McLaren intends to keep the MP4-12C strictly low volume – we were told production will not exceed 1,200 units worldwide in 2012 – but there are plans to build more over time. McLaren Toronto expects to deliver somewhere in the neighbourhood of 50 to 60 cars this year, but the figure could rise in the years to come.
Other McLaren models are on the horizon, too. Bulau said there are also plans to revive the F1 name, and details are expected to be revealed on that model later this year.
Based on what we saw and heard, the MP4-12C sure looks like a winner. A car that’s built for some serious track time, but is also refined enough to be driven around town on a daily basis, should its owner decide to make onlookers feel a little green with envy.
As Bulau told us, one of McLaren’s goals with this car was to distance itself from the notion that high performance has to come at the cost of driveability.

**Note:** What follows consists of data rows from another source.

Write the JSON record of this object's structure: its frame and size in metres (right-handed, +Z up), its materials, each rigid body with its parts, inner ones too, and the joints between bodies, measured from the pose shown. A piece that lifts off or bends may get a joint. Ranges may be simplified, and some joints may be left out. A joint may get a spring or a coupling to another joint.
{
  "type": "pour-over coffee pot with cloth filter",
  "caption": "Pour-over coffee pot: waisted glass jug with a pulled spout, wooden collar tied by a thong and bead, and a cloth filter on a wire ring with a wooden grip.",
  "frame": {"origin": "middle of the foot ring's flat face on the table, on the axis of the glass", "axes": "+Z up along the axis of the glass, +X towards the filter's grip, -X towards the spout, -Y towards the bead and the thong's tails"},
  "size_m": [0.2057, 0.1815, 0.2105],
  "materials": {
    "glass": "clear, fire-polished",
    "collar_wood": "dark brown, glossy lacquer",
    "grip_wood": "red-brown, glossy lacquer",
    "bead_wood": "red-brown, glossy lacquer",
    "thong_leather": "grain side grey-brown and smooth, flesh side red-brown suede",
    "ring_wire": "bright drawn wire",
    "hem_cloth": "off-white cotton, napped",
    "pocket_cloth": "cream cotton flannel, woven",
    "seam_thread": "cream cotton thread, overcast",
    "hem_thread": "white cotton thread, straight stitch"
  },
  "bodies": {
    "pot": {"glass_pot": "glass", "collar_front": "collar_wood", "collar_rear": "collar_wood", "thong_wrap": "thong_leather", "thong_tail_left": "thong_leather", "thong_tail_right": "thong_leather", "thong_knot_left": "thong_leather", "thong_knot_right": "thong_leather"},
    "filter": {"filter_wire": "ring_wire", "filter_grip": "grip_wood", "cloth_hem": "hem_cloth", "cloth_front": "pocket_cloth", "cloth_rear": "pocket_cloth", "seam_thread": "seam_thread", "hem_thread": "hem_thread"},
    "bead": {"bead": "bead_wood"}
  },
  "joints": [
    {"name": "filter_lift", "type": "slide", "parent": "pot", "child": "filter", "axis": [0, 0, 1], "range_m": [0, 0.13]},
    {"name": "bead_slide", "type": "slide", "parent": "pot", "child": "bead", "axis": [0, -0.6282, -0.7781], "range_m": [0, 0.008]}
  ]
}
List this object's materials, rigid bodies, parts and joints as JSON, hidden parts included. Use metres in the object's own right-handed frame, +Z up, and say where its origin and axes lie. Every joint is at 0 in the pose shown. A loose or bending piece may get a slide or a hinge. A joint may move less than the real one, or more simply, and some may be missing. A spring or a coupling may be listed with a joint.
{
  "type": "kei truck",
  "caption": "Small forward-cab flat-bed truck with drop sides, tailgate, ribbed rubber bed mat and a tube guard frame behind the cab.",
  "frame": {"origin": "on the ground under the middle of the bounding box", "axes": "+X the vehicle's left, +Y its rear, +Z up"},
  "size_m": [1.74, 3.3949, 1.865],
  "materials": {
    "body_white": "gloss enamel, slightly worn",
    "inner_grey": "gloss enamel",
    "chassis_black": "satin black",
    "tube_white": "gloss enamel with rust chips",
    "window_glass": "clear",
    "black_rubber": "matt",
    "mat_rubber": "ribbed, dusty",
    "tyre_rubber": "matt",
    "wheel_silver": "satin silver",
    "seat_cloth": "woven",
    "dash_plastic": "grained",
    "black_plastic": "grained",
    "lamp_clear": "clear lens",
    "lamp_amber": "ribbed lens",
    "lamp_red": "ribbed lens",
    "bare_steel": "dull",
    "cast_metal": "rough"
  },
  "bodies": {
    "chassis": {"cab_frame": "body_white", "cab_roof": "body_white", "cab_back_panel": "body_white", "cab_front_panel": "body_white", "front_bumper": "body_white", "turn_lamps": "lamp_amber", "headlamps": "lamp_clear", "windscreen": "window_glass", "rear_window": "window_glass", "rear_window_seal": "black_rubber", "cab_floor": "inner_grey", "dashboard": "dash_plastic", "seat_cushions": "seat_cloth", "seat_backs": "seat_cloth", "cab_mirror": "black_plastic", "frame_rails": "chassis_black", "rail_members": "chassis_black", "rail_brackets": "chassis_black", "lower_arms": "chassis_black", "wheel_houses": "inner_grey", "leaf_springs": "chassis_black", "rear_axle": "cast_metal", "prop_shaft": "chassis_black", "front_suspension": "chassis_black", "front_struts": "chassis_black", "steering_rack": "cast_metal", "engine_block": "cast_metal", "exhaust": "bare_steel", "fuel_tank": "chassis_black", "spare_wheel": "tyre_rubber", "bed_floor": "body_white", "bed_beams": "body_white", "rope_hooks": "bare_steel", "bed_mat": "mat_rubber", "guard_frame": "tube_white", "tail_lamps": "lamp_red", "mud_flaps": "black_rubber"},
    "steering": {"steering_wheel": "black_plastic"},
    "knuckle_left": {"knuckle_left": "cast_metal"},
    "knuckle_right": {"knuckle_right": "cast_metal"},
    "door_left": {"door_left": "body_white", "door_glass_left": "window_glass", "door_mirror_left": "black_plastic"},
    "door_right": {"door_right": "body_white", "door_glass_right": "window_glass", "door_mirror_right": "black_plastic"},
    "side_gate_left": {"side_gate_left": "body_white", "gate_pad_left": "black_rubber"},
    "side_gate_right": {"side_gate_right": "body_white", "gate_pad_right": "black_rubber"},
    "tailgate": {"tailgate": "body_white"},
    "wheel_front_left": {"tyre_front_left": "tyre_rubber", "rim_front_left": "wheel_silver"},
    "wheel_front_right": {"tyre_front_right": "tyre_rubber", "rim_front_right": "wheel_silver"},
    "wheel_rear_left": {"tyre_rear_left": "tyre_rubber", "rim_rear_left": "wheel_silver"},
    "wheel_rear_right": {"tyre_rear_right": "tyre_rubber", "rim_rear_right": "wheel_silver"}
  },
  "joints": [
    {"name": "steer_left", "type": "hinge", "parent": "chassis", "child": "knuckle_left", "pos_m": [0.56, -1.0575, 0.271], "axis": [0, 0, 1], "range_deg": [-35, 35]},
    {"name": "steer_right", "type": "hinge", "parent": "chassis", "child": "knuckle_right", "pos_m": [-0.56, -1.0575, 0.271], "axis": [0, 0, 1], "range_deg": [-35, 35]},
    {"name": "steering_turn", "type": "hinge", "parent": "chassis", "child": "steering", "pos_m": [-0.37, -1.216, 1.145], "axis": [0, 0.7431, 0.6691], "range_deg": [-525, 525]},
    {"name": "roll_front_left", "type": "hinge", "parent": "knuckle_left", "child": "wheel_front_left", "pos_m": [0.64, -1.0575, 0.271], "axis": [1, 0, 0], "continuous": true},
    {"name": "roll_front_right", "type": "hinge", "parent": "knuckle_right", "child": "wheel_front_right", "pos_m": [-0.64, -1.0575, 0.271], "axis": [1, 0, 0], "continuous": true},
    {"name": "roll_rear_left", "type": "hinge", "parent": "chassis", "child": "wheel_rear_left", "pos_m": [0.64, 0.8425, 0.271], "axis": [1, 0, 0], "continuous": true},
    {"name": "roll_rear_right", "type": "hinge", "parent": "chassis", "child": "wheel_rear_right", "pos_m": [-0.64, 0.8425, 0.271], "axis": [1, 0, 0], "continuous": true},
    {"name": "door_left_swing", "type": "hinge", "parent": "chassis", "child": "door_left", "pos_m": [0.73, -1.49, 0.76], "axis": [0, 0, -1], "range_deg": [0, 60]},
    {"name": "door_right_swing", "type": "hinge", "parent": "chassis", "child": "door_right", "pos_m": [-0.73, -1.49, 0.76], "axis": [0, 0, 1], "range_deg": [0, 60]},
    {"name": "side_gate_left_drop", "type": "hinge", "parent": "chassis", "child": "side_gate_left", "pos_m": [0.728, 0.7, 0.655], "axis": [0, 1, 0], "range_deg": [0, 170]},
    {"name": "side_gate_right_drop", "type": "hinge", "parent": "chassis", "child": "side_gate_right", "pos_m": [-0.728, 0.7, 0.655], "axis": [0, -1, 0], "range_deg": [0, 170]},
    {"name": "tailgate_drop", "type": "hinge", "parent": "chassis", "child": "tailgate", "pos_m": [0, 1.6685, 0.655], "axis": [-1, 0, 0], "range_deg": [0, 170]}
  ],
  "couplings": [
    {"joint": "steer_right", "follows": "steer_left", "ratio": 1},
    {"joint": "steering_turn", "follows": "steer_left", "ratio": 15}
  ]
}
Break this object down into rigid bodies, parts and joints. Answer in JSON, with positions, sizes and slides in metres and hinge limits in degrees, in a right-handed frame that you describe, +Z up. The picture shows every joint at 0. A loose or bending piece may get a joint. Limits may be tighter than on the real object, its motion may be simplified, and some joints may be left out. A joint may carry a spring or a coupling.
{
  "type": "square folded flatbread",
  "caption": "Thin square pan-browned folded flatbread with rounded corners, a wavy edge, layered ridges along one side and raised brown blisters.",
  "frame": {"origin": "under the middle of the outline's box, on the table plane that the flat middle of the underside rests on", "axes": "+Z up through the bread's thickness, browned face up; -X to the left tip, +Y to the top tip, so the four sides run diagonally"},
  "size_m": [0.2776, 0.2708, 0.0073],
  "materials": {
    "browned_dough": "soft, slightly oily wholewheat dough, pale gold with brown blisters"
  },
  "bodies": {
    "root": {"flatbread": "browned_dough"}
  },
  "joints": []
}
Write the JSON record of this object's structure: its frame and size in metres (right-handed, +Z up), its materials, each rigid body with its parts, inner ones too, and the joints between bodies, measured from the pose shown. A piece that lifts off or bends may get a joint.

“People are spending hundreds of thousands of dollars on these cars and if you can’t enjoy driving it, then sometimes the money may not be as well spent. It’s also just technology that’s helped to change things so that we can drive these cars on a day-to-day basis.”
That’s something we can all believe in. Now we just need to figure out a way to come up with a quarter of a million dollars to buy one. That might take a little time – or a winning lotto ticket.